草むしりはモニュメント班から派生して生まれたテーマです。草に覆い隠されたモニュメントの周りをきれいに清掃して改めて銅像に関心を持ってもらえないか、という企画です。また、銅像と一緒に「記念写真」を撮ることで、銅像に愛着や思い出を持ってもらうことも目指しました。活動の写真はインスタグラムでも見ることができます。

【Instagram】モニュメント×草むしり(むさしの文化アーカイブ)

草むしり班 活動の様子

【アートプロジェクト班】

アートプロジェクト班は「文化・芸術が人の暮らし・社会に与える影響とは何か」という問題意識のもと、文化・芸術が暮らしや社会に与える影響や、人々による文化の捉え方を探ります。この研究では、JR中央線高円寺駅〜国分寺駅区間をメインに展開した地域密着型アートプロジェクト「TERATOTERA」を取り上げ、経験者へのインタビューを通してアートと地域の関係性を読み解きます。

【校歌班】

校歌班は、誰しも一度は触れたことがある「校歌」に注目し、その歌詞を分析することを通して武蔵野地域の文化や土地の性質を探っています。

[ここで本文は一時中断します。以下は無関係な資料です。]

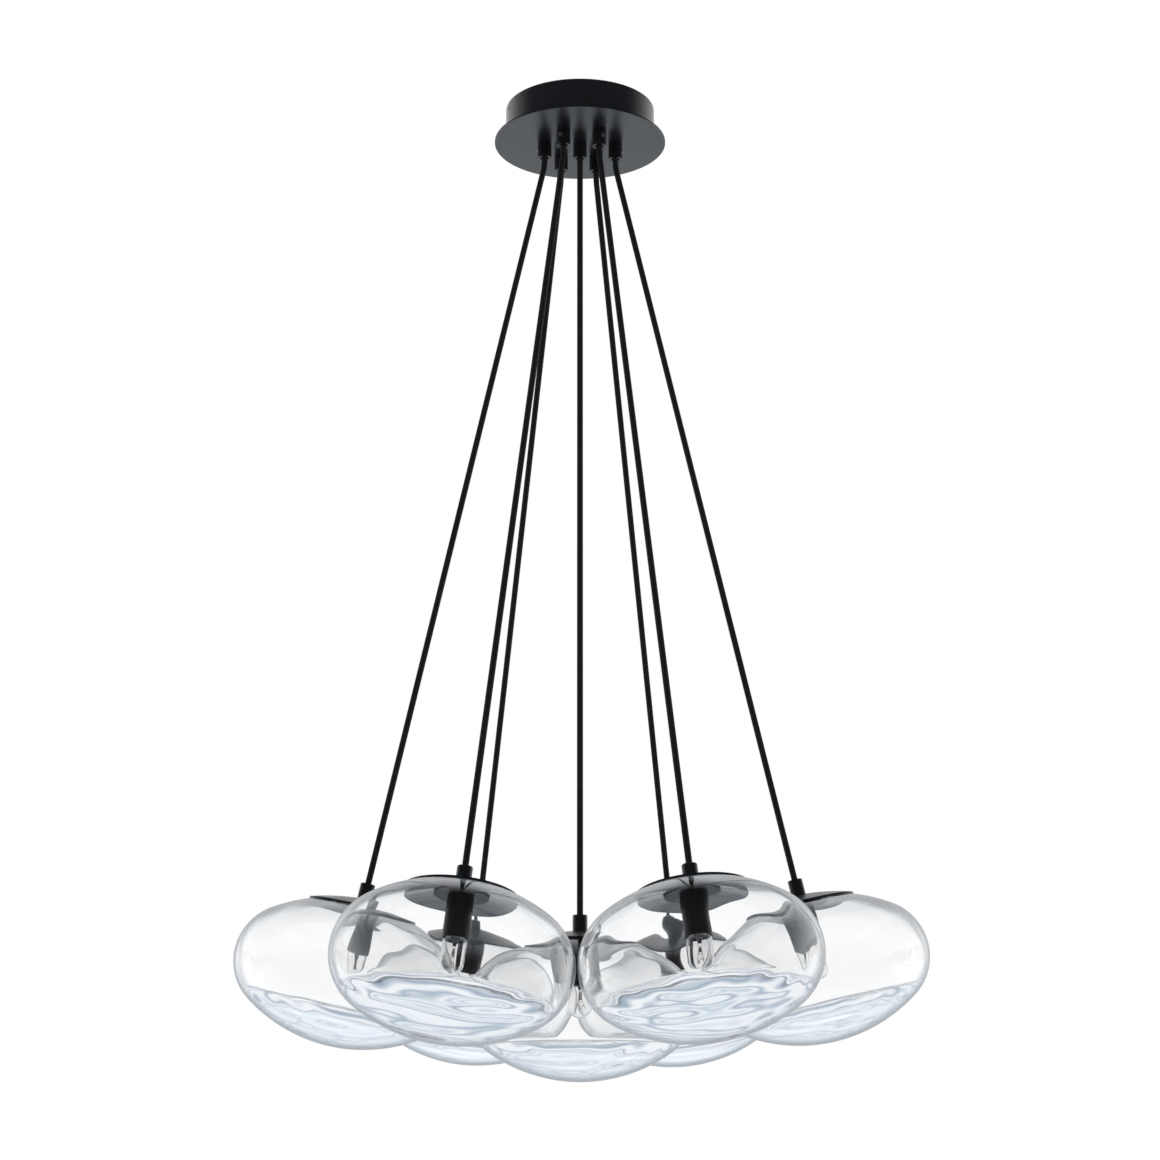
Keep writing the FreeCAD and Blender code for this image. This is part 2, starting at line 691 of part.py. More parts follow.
def low_grip(label):
    return revolved(label, [
        ("nipple_bore", "cap_top", None),
        ("grip_radius", "cap_top", None),
        ("grip_radius", "low_grip_edge_z", None),
        ("low_grip_edge", "low_grip_top", None),
        ("cord_bore", "low_grip_top", None),
        ("cord_bore", "low_grip_shoulder", None),
        ("wire_way", "low_grip_shoulder", None),
        ("wire_way", "nipple_bore_top", None),
        ("nipple_bore", "nipple_bore_top", None),
    ])


def lampholder(label):
    """Barrel, seat flange and threaded nipple, with the screw shell's bore and a wiring room."""
    return revolved(label, [
        ("holder_mouth", "holder_low", None),
        ("holder_radius", "holder_low", None),
        ("holder_radius", "flange_low", None),
        ("flange_radius", "flange_low", None),
        ("flange_radius", "flange_top", None),
        ("nipple_radius", "flange_top", None),
        ("nipple_radius", "nipple_top", None),
        ("wire_way", "nipple_top", None),
        ("wire_way", "room_top", None),
        ("room_radius", "room_top", None),
        ("room_radius", "room_low", None),
        (ZERO, "room_low", None),
        (ZERO, "shell_top", None),
        ("shell_bore", "shell_top", None),
        ("shell_bore", "holder_mouth_top", None),
        ("holder_mouth", "holder_mouth_top", None),
    ])


def bulb_base(label):
    return revolved(label, [
        (ZERO, "base_low", None),
        ("base_radius", "base_low", None),
        ("base_radius", "base_shell_top", None),
        ("contact_radius", "contact_low", None),
        ("contact_radius", "base_top", None),
        (ZERO, "base_top", None),
    ])


def bulb_glass(label):
    return revolved(label, [
        (ZERO, "bulb_low", None),
        ("bulb_radius", "bulb_dome_z", (LEFT, "bulb_radius")),
        ("bulb_radius", "bulb_shoulder_z", None),
        ("bulb_neck", "base_low", (LEFT, "bulb_shoulder_radius")),
        ("bulb_neck_inner", "base_low", None),
        ("bulb_neck_inner", "bulb_neck_low", None),
        ("bulb_inner", "bulb_shoulder_z", (RIGHT, "bulb_inner_shoulder")),
        ("bulb_inner", "bulb_dome_z", None),
        (ZERO, "bulb_inner_low", (RIGHT, "bulb_inner")),
    ])


def leaning_cord(label, pendant):
    """One taut run from the bend under the grip's mouth to the socket of the pendant's own grip."""
    body = new_body(label)
    section = new_sketch(body, "XY_Plane")
    circles(section, [(ZERO, ZERO)], "cord_diameter")
    spine = new_sketch(body, "XZ_Plane")
    bend = V(0, number("bend_start"), 0)
    end = V(size(pendant + "_end_x"), size(pendant + "_end_z"), 0)
    way = (end - bend).normalize()
    radius = size(pendant + "_bend_radius")
    tangent = radius * math.tan(math.radians(size(pendant + "_tilt")) / 2)
    start_of_arc = bend + V(0, tangent, 0)
    end_of_arc = bend + way * tangent
    centre = start_of_arc + V(radius, 0, 0)
    middle = centre + (bend - centre).normalize() * radius
    first = spine.addGeometry(Part.LineSegment(V(0, 0, 0), start_of_arc), False)
    arc = spine.addGeometry(Part.Arc(start_of_arc, middle, end_of_arc), False)
    last = spine.addGeometry(Part.LineSegment(end_of_arc, end), False)
    spine.addConstraint(Constraint("Coincident", first, 1, *ORIGIN))
    spine.addConstraint(Constraint("PointOnObject", first, 2, V_AXIS))
    starts = (spine.Geometry[arc].StartPoint - start_of_arc).Length < 1e-6
    spine.addConstraint(Constraint("Tangent", first, 2, arc, 1 if starts else 2))
    spine.addConstraint(Constraint("Tangent", arc, 2 if starts else 1, last, 1))
    dimension(spine, "Radius", (arc,), pendant + "_bend_radius")
    place_point(spine, last, 2, pendant + "_end_x", pendant + "_end_z")
    pipe = body.newObject("PartDesign::AdditivePipe", label + "_tube")
    pipe.Profile = section
    pipe.Spine = spine
    run = (end - end_of_arc).Length
    length = (start_of_arc.Length + radius * math.radians(size(pendant + "_tilt")) + run)
    return body, length


def hanging_cord(label):
    body = new_body(label)
    cord = body.newObject("PartDesign::AdditiveCylinder", label + "_tube")
    cord.setExpression("Radius", "Sizes.cord_radius")
    cord.setExpression("Height", "Sizes.centre_cord_length")
    cord.setExpression("Placement.Base.z", "-Sizes.centre_cord_length")
    return body, size("centre_cord_length")


PENDANT_PIECES = {
    "cord_grip": low_grip,
    "cap": cap,
    "glass_globe": glass_globe,
    "lampholder": lampholder,
    "bulb_glass": bulb_glass,
    "bulb_base": bulb_base,
}

nodes = [
    canopy_plate(), canopy_drum(), ceiling_bracket(), side_screws(), plate_screws(), earth_screw(),
    terminal_block(), canopy_cord_grips(), grip_lock_nuts(), grip_set_screws(), cord_tails(),
]
cords = []


def hang_pendant(pendant, cord, length, heading, tilt, grip, globe):
    """Places one cord by its pivot and the pieces under it by the middle of their globe."""
    cord.Placement = FreeCAD.Placement(V(*grip, size("pivot_z")), turn_about_z(heading))
    cords.append((cord, length))
    nodes.append(cord)
    lean = turn_about_z(heading) * FreeCAD.Rotation(V(0, 1, 0), -tilt)
    for piece, make in PENDANT_PIECES.items():
        body = make(f"{piece}_{pendant}")
        body.Placement = FreeCAD.Placement(globe, lean)
        nodes.append(body)


for pendant, bearing, lean_out, drop in OUTER_PENDANTS:
    cord, length = leaning_cord("cord_" + pendant, pendant)
    heading = math.degrees(math.atan2(size(pendant + "_way_y"), size(pendant + "_way_x")))
    grip = (size(pendant + "_grip_x"), size(pendant + "_grip_y"))
    globe = V(size(pendant + "_globe_x"), size(pendant + "_globe_y"), -size(pendant + "_drop"))
    hang_pendant(pendant, cord, length, heading, size(pendant + "_tilt"), grip, globe)
    print(f"cord_{pendant}: bend radius {size(pendant + '_bend_radius'):.1f}, length {length:.1f} mm")
cord, length = hanging_cord("cord_" + CENTRE)
hang_pendant(CENTRE, cord, length, 0, 0, (0, 0), V(0, 0, -size("centre_drop")))

# ---------------------------------------------------------------- checks and files
doc.recompute()
for item in doc.Objects:
    if {"Invalid", "Error"} & set(item.State):
        raise RuntimeError(f"{item.Label} didn't build: {item.State}")
for node in nodes:
    if node.Shape.isNull() or not node.Shape.isValid():
        raise RuntimeError(f"{node.Label} has no valid solid")
section_area = math.pi * size("cord_radius") ** 2
for cord, length in cords:
    share = cord.Shape.Volume / (section_area * length)
    if abs(share - 1) > 0.001:
        raise RuntimeError(f"{cord.Label} has {share:.4f} of its section times its length")
os.makedirs("parts", exist_ok=True)
for node in nodes:
    node.Shape.exportStep(f"parts/{node.Label}.step")
print(len(nodes), "sub-parts,", sum(len(node.Shape.Solids) for node in nodes), "solids")
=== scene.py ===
# %% [markdown]
# # A cluster of seven glass pendants
# The lamp hangs from a round black canopy. Seven cords drop from it, and each one
# carries a black cap, a lampholder, a clear bulb and a thick blown globe of clear glass.
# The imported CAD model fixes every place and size, so it is loaded first, and whatever
# is built here goes round it.

# %% Load the fixed model
import json
import math
from collections import namedtuple

import bpy
import numpy as np
from mathutils import Matrix, Vector


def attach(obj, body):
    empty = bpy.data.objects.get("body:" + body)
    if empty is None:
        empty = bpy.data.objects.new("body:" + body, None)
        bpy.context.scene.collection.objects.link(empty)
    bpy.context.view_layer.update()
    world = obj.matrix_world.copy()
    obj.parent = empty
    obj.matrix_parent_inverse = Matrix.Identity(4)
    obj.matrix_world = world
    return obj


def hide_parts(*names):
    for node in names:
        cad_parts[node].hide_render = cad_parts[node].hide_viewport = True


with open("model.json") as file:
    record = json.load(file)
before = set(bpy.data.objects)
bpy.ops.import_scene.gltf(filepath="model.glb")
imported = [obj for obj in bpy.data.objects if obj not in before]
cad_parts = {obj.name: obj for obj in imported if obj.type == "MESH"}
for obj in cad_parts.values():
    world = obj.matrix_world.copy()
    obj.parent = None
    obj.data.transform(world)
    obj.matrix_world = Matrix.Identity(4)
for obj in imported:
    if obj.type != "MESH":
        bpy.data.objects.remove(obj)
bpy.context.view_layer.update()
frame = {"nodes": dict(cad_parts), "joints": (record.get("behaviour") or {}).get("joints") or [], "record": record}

MM = 0.001
FULL_TURN = 2 * math.pi

# %% [markdown]
# ## Where the seven pendants hang
# Each pendant swings about a point just inside its grip on the canopy, and its bulb
# slides out along the pendant's own axis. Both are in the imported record, so the scene
# reads them there and needs only one more length: how far the cord runs dead straight
# below its bend. The outer cords leave straight down, bend within 12 mm, and run on.

# %% Read each pendant's axis from the joints
CORD_DIAMETER = 6.8 * MM
BEND_DROP = 12 * MM
CORD_END_ABOVE_GLOBE = 88 * MM
STRAIGHT_RUNS = {
    "right": 865.21 * MM,
    "back_right": 880.44 * MM,
    "back_left": 879.36 * MM,
    "left": 868.74 * MM,
    "front_left": 872.40 * MM,
    "front_right": 871.41 * MM,
    "centre": 881.20 * MM,
}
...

また、NPO高齢者の音楽を考える会代表の庵原えい子さんへインタビューを行い、音楽家たちと武蔵野地域との関わりの特徴に迫ります。

https://moca.kobayashi-lab-cm.org/2022/03/19/musashino-music-interview/

MoCA EXPO’22 学生たちの発表を受けて

今回の報告会では学生たちの「気づき」が大きなテーマだと感じました。学生たちは武蔵野を実際に歩き、そこに生活する人に話を聞きながら目の前のものを記述することで、武蔵野文化に対する新しい発見をしています。それは今その答えを解き明かすものではありませんが、川村教授がおっしゃっていたように「武蔵野に住む人・武蔵野で働く人が気づかないこと」に意識を向けるきっかけになると思います。

学生たちは来年以降も調査の幅を広げながら武蔵野文化を深堀りしたいと意気込んでくれました。彼らの探求がより多くの人の目に触れて、武蔵野に新しい風を吹かせてくれることを期待しています。